Gold has fallen nearly 7% since Feb 28 and was trading around $4,679.70/oz (COMEX) and ₹149,650/10g (MCX), despite a ~2.2% weekly rise. Crude oil jumped >10% and continued ETF outflows in March, while stronger US labour data (NFP +178k vs 65k est; unemployment 4.3% vs 4.4% est) bolster the dollar and a hawkish Fed outlook, limiting bullion upside. Technicals: COMEX resistance at $4,700–$4,750 with a decisive breakout above $4,800 targeting $4,850–$4,900; downside risk below $4,600 toward $4,550–$4,500 and $4,400; MCX resistance ₹157,600–₹158,800 and support ₹144,000–₹145,000.

Analysis

The dominant mechanism right now is an oil-driven repricing of inflation expectations that transmits into higher nominal yields and stronger USD, which in turn compresses the real return case for non-yielding bullion. If 10yr real yields continue to climb by ~30–75bp over a 1–3 month window, expect gold to face asymmetric downside rather than a steady safe-haven bid because investors can lock in positive real returns in cash and Treasuries. Reduced ETF inventory and persistent outflows have thinned marginal liquidity on the long side; that makes spot bullion more susceptible to headline-driven intraday gaps as dealers delta-hedge options and forced sellers get amplified. Implied-vol and skew are likely elevated versus realized vol, meaning buying protection (calls for upside or puts for downside) is expensive but also that well-constructed spreads can harvest convexity during two-way markets. Second-order dynamics matter: elevated energy bills and higher freight/insurance push imported inflation into EMs and commodity-importers, supporting their central banks’ reluctance to ease — that pathway sustains a stronger local-currency funding rate and limits a structural rebound in local-currency gold demand except in episodic physical-buying windows.

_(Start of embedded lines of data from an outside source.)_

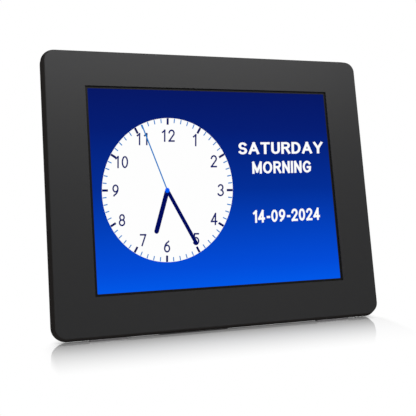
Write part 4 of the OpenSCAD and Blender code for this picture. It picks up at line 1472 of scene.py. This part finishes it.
@dataclass
class Studio:
    """The pale floor, the soft lamps, the white surroundings and the camera.

    The floor mirrors up to a line just behind the clock's front edge, under a haze of plain white.
    The clock's shadow fades across and along, and it narrows and softens towards the rear.
    """

    target: Vector
    floor_size: float = 6.0
    whites: Tuple[Colour, Colour] = ((0.86, 0.86, 0.86), (0.88, 0.88, 0.88))
    clouds_per_m: float = 3.0
    mirror: float = 0.6
    haze: float = 0.19
    tuck: float = 0.007
    tuck_blur: float = 0.0015
    fade: Tuple[float, float] = (0.006, 0.05)
    narrowing: float = 1.0
    softening: float = 0.5
    falling: float = 1.4
    polish: float = 0.05
    daylight: float = 0.3
    lamps: Tuple[Lamp, ...] = (
        Lamp("top_softbox", (0.0, -0.13, 0.29), (0.44, 0.1), 0.95),
        Lamp("rear_softbox", (-0.3, 0.8, 0.6), (0.6, 0.6), 4.0),
    )
    azimuth: float = -18.23
    elevation: float = 5.14
    back_off_mm: Tuple[float, float, float] = (-136.97, -394.32, 24.46)
    lens: float = 58.63

    def build(self) -> None:
        """Makes the surroundings."""
        self.floor()
        self.world()
        for lamp in self.lamps:
            self.hang(lamp)
        self.camera()

    def floor(self) -> Piece:
        """A glossy white floor that shows the clock's shadow and fades to plain white round it.

        Returns:
            The piece.
        """
        deselect()
        bpy.ops.mesh.primitive_plane_add(size=self.floor_size)
        piece = new_piece("studio_floor")
        graph = Graph("floor_white")
        cloud = graph.noise(graph.place(), self.clouds_per_m, 2.0)
        front = self.in_front(graph)
        shader = graph.node("ShaderNodeBsdfPrincipled", {
            "Base Color": graph.mix(cloud, *self.whites),
            "Metallic": front * self.mirror,
            "Roughness": self.polish,
        })
        glow = graph.node("ShaderNodeEmission", {"Color": WHITE, "Strength": 1.0})
        blend = graph.node("ShaderNodeMixShader", {
            0: self.seen(graph) * (1.0 - self.near(graph) * (1.0 - front * self.haze)),
            1: graph.out(shader),
            2: graph.out(glow),
        })
        graph.node("ShaderNodeOutputMaterial", {"Surface": graph.out(blend)})
        dress(piece, graph.material)
        return piece

    def in_front(self, graph: Graph) -> Value:
        """1 on the floor in front of the clock, falling to 0 under its frame."""
        share = (CAD_BOUNDS[0][1] + self.tuck - graph.parts(graph.place())[1]) / self.tuck_blur
        return graph.maths("MINIMUM", graph.positive(share), 1.0)

    def near(self, graph: Graph) -> Value:
        """1 on the floor under the clock, narrower behind, falling to 0 past its reflection.

        Args:
            graph: The floor's node tree.

        Returns:
            The number.
        """
        x, y, _ = graph.parts(graph.place())
        low, high = (Vector(corner) for corner in CAD_BOUNDS)
        inward = graph.positive(y - low.y) * self.narrowing
        past_x = graph.positive(graph.maths("ABSOLUTE", x, 0.0) + inward - high.x)
        middle, half = (low.y + high.y) / 2, (high.y - low.y) / 2
        past_y = graph.positive(graph.maths("ABSOLUTE", y - middle, 0.0) - half)
        across, along = past_x / (inward * self.softening + self.fade[0]), past_y / self.fade[1]
        distance = graph.maths("POWER", across * across + along * along, 0.5)
        return graph.maths("POWER", graph.positive(1.0 - distance), self.falling)

    def seen(self, graph: Graph) -> Value:
        """1 where the camera looks, directly, in a gloss or through glass, else 0.

        Args:
            graph: The node tree.

        Returns:
            The number.
        """
        path = graph.node("ShaderNodeLightPath")
        kinds = ("Camera", "Glossy", "Transmission")
        straight, glossy, through = (graph.out(path, f"Is {kind} Ray") for kind in kinds)
        return graph.maths("MAXIMUM", graph.maths("MAXIMUM", straight, glossy), through)

    def world(self) -> None:
        """Even soft light from all round, with a white backdrop."""
        world = bpy.data.worlds.new("studio")
        bpy.context.scene.world = world
        graph = Graph("backdrop_white", world)
        light = graph.node("ShaderNodeBackground", {"Color": WHITE, "Strength": self.daylight})
        white = graph.node("ShaderNodeBackground", {"Color": WHITE, "Strength": 1.0})
        blend = graph.node("ShaderNodeMixShader", {
            0: self.seen(graph), 1: graph.out(light), 2: graph.out(white),
        })
        graph.node("ShaderNodeOutputWorld", {"Surface": graph.out(blend)})

    def hang(self, lamp: Lamp) -> None:
        """Adds a lamp that faces the clock.

        Args:
            lamp: The lamp.
        """
        data = bpy.data.lights.new(lamp.name, "AREA")
        data.shape = "RECTANGLE"
        data.size, data.size_y = lamp.size
        data.energy = lamp.power
        hung = add(lamp.name, data)
        hung.location = lamp.where
        hung.rotation_euler = (self.target - Vector(lamp.where)).to_track_quat("-Z", "Y").to_euler()

    def camera(self) -> None:
        """The camera at the viewing angle of the photograph."""
        data = bpy.data.cameras.new("camera")
        data.lens = self.lens
        data.sensor_width = 36.0
        data.clip_start = 0.01
        camera = add("camera", data)
        turn, rise = math.radians(self.azimuth), math.radians(self.elevation)
        level = math.cos(rise)
        back = Vector((math.sin(turn) * level, -math.cos(turn) * level, math.sin(rise)))
        camera.location = self.target + Vector(self.back_off_mm) * MM
        camera.rotation_euler = (-back).to_track_quat("-Z", "Y").to_euler()
        bpy.context.scene.camera = camera
        bpy.context.scene.view_settings.view_transform = "Standard"


def main() -> None:
    """Builds the clock's looks and the studio, in order."""
    logging.basicConfig(level=logging.INFO, format="%(message)s")
    lean = case_lean()
    plane = glass_plane(lean)
    Studio(plane.middle.copy()).build()
    Screen(lean).build()
    for group in (Picture(plane), Case(plane), Stand(), Buttons(back_plane(lean)), Electronics(lean)):
        for piece in group.build():
            log.info("%s: %s, %d faces", type(group).__name__, piece.name, len(piece.data.polygons))


if __name__ == "__main__":
    main()
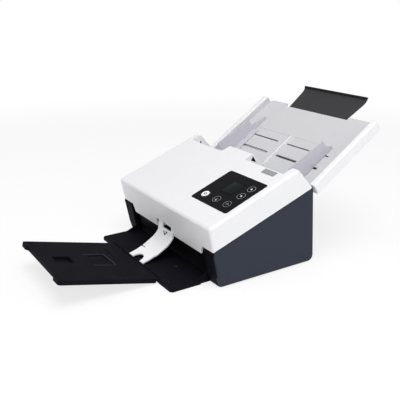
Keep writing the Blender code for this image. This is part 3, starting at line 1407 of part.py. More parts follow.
def build_side_guide(side, slope):
    name = "right_side_guide" if side > 0 else "left_side_guide"
    face = side * GUIDE_FACE
    brace_end = RIGHT_BRACE_END if side > 0 else LEFT_BRACE_END
    fin = prism_x(guide_profile(brace_end), face, face + side * GUIDE_THICKNESS)
    guide = solid(name, fin, "lavender_guide", slope)
    foot = (side * (GUIDE_FACE - GUIDE_FOOT_WIDTH), face + side * GUIDE_THICKNESS / 2)
    low = GUIDE_LIFT
    add(guide, slab(foot, (GUIDE_FOOT_START, GUIDE_END), (low, low + GUIDE_FOOT_THICKNESS)))
    stem = (side * (GUIDE_FACE - STEM_WIDTH), side * GUIDE_FACE)
    own, other = (LOW_SLOT_PLACE, HIGH_SLOT_PLACE) if side < 0 else (HIGH_SLOT_PLACE, LOW_SLOT_PLACE)
    widths = {LOW_SLOT_PLACE: LOW_SLOT_WIDTH, HIGH_SLOT_PLACE: HIGH_SLOT_WIDTH}
    for place, foot_n in ((own, -RACK_BOTTOM), (other, -INPUT_SKIN)):
        half = widths[place] / 2 - STEM_FIT
        add(guide, slab(stem, (place - half, place + half), (foot_n, low + GUIDE_FOOT_THICKNESS / 2)))
    add(guide, rack_shape(side, own))
    return guide


def rack_shape(side, stem_place):
    """A toothed bar from the guide's stem past the pinion, its teeth towards the pinion."""
    pitch = math.pi * TOOTH_MODULE
    pitch_line = PINION_PLACE + side * PINION_TEETH * TOOTH_MODULE / 2
    towards = -side
    root = pitch_line - towards * TOOTH_MODULE * TOOTH_ROOT_SHARE
    tip = pitch_line + towards * TOOTH_MODULE * TOOTH_TOP_SHARE
    back = stem_place + side * STEM_FIT
    outer = side * (GUIDE_FACE - FIT)
    inner = -side * RACK_PAST_CENTRE
    outline = [(outer, back), (inner, back), (inner, root)]
    first = math.ceil(min(inner, outer) / pitch) + 1
    last = math.floor(max(inner, outer) / pitch) - 1
    centres = [k * pitch for k in range(first, last + 1)]
    if side < 0:
        centres.reverse()
    half_root = pitch / 4 * TOOTH_THINNING_SHARE / TOOTH_TIP_SHARE
    half_tip = pitch / 4 * TOOTH_THINNING_SHARE * TOOTH_TIP_SHARE
    for x in centres:
        outline += [
            (x - side * half_root, root), (x - side * half_tip, tip),
            (x + side * half_tip, tip), (x + side * half_root, root),
        ]
    outline.append((outer, root))
    return prism_z(outline, -RACK_BOTTOM, -RACK_TOP)


def build_pinion(slope):
    axis = carrier("pinion_axis", slope, (0, PINION_PLACE, 0), local=True)
    radius = PINION_TEETH * TOOTH_MODULE / 2
    root = radius - TOOTH_MODULE * TOOTH_ROOT_SHARE
    tip = radius + TOOTH_MODULE * TOOTH_TOP_SHARE
    quarter = math.tau / PINION_TEETH / 4
    outline = []
    for k in range(PINION_TEETH):
        middle = math.pi / 2 + quarter * 2 + k * quarter * 4
        for reach, share in (
            (root, -TOOTH_THINNING_SHARE / TOOTH_TIP_SHARE),
            (tip, -TOOTH_THINNING_SHARE * TOOTH_TIP_SHARE),
            (tip, TOOTH_THINNING_SHARE * TOOTH_TIP_SHARE),
            (root, TOOTH_THINNING_SHARE / TOOTH_TIP_SHARE),
        ):
            angle = middle + quarter * share
            outline.append((reach * math.cos(angle), reach * math.sin(angle)))
    pinion = solid("guide_pinion", prism_z(outline, -RACK_BOTTOM, -RACK_TOP), "nylon", axis)
    add(pinion, post((0, 0), -BACK_COVER_DEPTH + PLATE, -INPUT_SKIN / 2 - FIT, PINION_AXLE_RADIUS, 12))


def stand_on_origin(machine):
    """Moves the machine so that its middle stands over the origin."""
    bpy.context.view_layer.update()
    places = []
    for piece in bpy.context.scene.objects:
        if piece.type == "MESH" and not piece.hide_render:
            places += [(piece.matrix_world @ Vector(c)).y for c in piece.bound_box]
    machine.location.y = -(min(places) + max(places)) / 2


def main():
    for old in list(bpy.data.objects):
        bpy.data.objects.remove(old)
    machine = carrier("machine", None, (0, 0, 0))
    for side in (-1, 1):
        build_side_cover(side, machine)
        build_side_frame(side, machine)
    build_base_pan(machine)
    build_rear_cover(machine)
    build_exit_guide(machine)
    build_boards_and_ports(machine)
    build_feet(machine)
    build_hinge_shaft(machine)
    path = carrier("paper_path", machine, (0, *PATH_START), PATH_TILT, local=True)
    build_lower_path(path)
    build_rollers(path)
    build_motor(machine)
    build_belt(machine)
    hinge = carrier("cover_hinge", machine, (0, *HINGE))
    shell = build_cover_shell(hinge)
    face = carrier("top_face", hinge, (0, *COVER_FRONT_TOP), TOP_TILT, local=True)
    add_panel_seat(shell, face)
    build_control_panel(face)
    build_upper_path(carrier("cover_path", hinge, (0, *PATH_START), PATH_TILT, local=True))
    build_tongue(machine)
    build_output_extension(build_output_tray(machine))
    slope = carrier("input_slope", machine, (0, *LIP_POINT), TRAY_SLOPE, local=True)
    build_input_tray(slope)
    build_tray_back_cover(slope)
    build_input_extension(slope)
    for side in (-1, 1):
        build_side_guide(side, slope)
    build_pinion(slope)
    stand_on_origin(machine)


main()
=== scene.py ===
# %% [markdown]
# # A sheet-fed document scanner
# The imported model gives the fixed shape: every solid sits at its real place, in metres, with
# Z up. This lesson dresses it: it softens the moulded edges, adds the small parts that a
# plain solid leaves out, and gives each piece the finish of its real material.

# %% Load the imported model
import json
import math

import bpy
from mathutils import Matrix, Vector

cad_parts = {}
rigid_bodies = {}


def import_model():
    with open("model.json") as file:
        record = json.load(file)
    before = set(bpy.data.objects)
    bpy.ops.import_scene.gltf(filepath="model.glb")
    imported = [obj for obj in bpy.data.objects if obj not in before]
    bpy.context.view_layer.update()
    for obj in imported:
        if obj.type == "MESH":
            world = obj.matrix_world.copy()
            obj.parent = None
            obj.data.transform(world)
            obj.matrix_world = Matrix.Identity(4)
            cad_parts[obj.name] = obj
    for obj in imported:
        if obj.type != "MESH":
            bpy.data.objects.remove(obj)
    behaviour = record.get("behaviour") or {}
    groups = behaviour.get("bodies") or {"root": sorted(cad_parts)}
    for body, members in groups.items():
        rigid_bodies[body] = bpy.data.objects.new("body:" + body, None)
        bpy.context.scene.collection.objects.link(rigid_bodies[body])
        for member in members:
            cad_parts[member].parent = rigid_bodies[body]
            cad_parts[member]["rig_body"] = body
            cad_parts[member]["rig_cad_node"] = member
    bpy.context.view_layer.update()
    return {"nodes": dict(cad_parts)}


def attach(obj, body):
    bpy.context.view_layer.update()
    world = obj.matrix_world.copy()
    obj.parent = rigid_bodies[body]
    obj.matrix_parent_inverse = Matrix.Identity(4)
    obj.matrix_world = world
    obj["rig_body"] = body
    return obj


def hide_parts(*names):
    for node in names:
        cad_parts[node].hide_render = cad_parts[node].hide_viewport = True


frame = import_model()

MM = 0.001
nodes = frame["nodes"]
for start_object in [o for o in bpy.data.objects if o.name in ("Cube", "Light", "Camera")]:
    bpy.data.objects.remove(start_object)

# %% [markdown]
# ## Camera
# The picture was taken from the front right, a little above the desk. A camera fitted to the
# straight edges of the body gives its direction, place and lens. Its three axes are built from
# the direction that it looks in, so it stays level.

# %% Camera
AZIMUTH = math.radians(57.342)
ELEVATION = math.radians(19.168)
CAMERA_PLACE = Vector((0.870672, -0.569896, 0.451731))
LENS = 54.369

backward = Vector((
    math.sin(AZIMUTH) * math.cos(ELEVATION),
    -math.cos(AZIMUTH) * math.cos(ELEVATION),
    math.sin(ELEVATION),
))
rightward = (-backward).cross(Vector((0, 0, 1))).normalized()
upward = rightward.cross(-backward)

bpy.ops.object.camera_add()
camera = bpy.context.active_object
camera.name = "picture_camera"
camera.data.sensor_width = 36
camera.data.lens = LENS
camera.data.clip_start = 10 * MM
camera.matrix_world = (
    Matrix.Translation(CAMERA_PLACE) @ Matrix((rightward, upward, backward)).transposed().to_4x4()
)
bpy.context.scene.camera = camera
print("camera looks along", [round(v, 3) for v in -backward])

# %% [markdown]
# ## Colour and node helpers
# A colour is written as the hex value that a screen shows, and a shader takes linear light, so
# one function turns the first into the second. One more function adds a node with its settings
# and its links, which keeps each recipe below short.

# %% Colour and node helpers
def linear(code):
    channels = [int(code[i : i + 2], 16) / 255 for i in (0, 2, 4)]
    return [c / 12.92 if c <= 0.04045 else ((c + 0.055) / 1.055) ** 2.4 for c in channels] + [1]


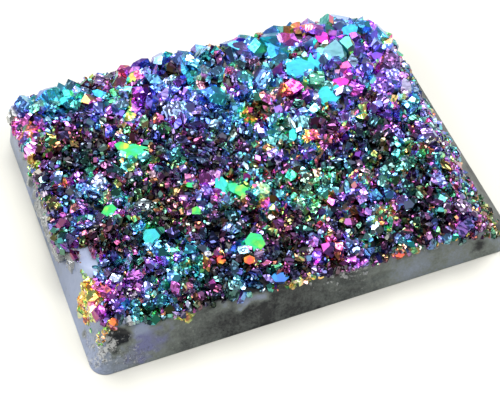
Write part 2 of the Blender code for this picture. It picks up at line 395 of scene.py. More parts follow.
def slabMaterial():
    made, tree, shader = newMaterial("grey chalcedony")
    where = addNode(tree, "TexCoord", {})["Object"]
    names = ("wall_tone_and_painted_light", "overspray_and_painted_sheen", "chalky", "crusted")
    wall_tone_and_painted_light, overspray_and_painted_sheen, chalky, crusted = (addAttribute(tree, name) for name in names)
    clouds = addSwing(tree, addNoise(tree, where, *chalcedony["clouds"]))
    clouds = addMath(tree, "MULTIPLY", clouds, chalcedony["cloudTone"])
    grains = addNoise(tree, where, *chalcedony["grains"])
    grain = addMath(tree, "MULTIPLY", addSwing(tree, grains), chalcedony["grainTone"])
    # the walls' painted light and shade, partly their own tone, with clouds and grain, picks the colour
    level = addMath(tree, "ADD", wall_tone_and_painted_light, addMath(tree, "ADD", clouds, grain))
    # painted sheen: violet mixed in, partly the coating's own violet
    oversprayAndSheenMask = addRamp(tree, addMath(tree, "ADD", overspray_and_painted_sheen, clouds), chalcedony["oversprayAndSheenMask"])
    base = addMix(tree, oversprayAndSheenMask, addRamp(tree, level, chalcedony["tones"]), chalcedony["oversprayAndSheenViolet"])
    specks = addRamp(tree, addMath(tree, "ADD", grains, chalky), chalcedony["specks"])
    speckled = addMath(tree, "MULTIPLY", specks, chalcedony["speckShare"])
    base = addMix(tree, speckled, base, chalcedony["chalk"])

    # fine dark creases where the wall is chalky
    veins = addSwing(tree, addNoise(tree, where, *chalcedony["veins"]))
    veins = addRamp(tree, addMath(tree, "ABSOLUTE", veins), chalcedony["veinWidth"])
    creases = addMath(tree, "MULTIPLY", veins, addMath(tree, "MULTIPLY", chalky, chalcedony["veinShare"]))
    base = addMix(tree, creases, base, chalcedony["crease"])
    height = addMath(tree, "SUBTRACT", addMath(tree, "ADD", grains, specks), creases)
    bump = {"Strength": chalcedony["bumpStrength"], "Distance": chalcedony["bumpDepth"], "Height": height}
    # painted shade: the slab is near black where the crust covers it
    feed(tree, shader, {
        "Base Color": addMix(tree, crusted, base, chalcedony["paintedGapShade"]),
        "Roughness": addRamp(tree, grains, chalcedony["roughness"]),
        "Specular IOR Level": chalcedony["gloss"],
        "Normal": addNode(tree, "Bump", bump)["Normal"],
    })
    return made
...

Conversely, if physical premiums in key Asian markets spike (driven by local FX weakness or festival demand), expect a divergence between physical markets and paper futures that can produce short, sharp rallies in miners and regional spot markets. The consensus trade — dollar strength wins, gold sidelined — is right in the near term but fragile. A sustained, multi-week oil shock large enough to trigger growth worries would flip real yields lower and create a fast-moving, convex gold rally; that outcome is under-allocated in most portfolios and favors long-gamma or miner-leveraged exposures as tail hedges over outright long bullion exposure.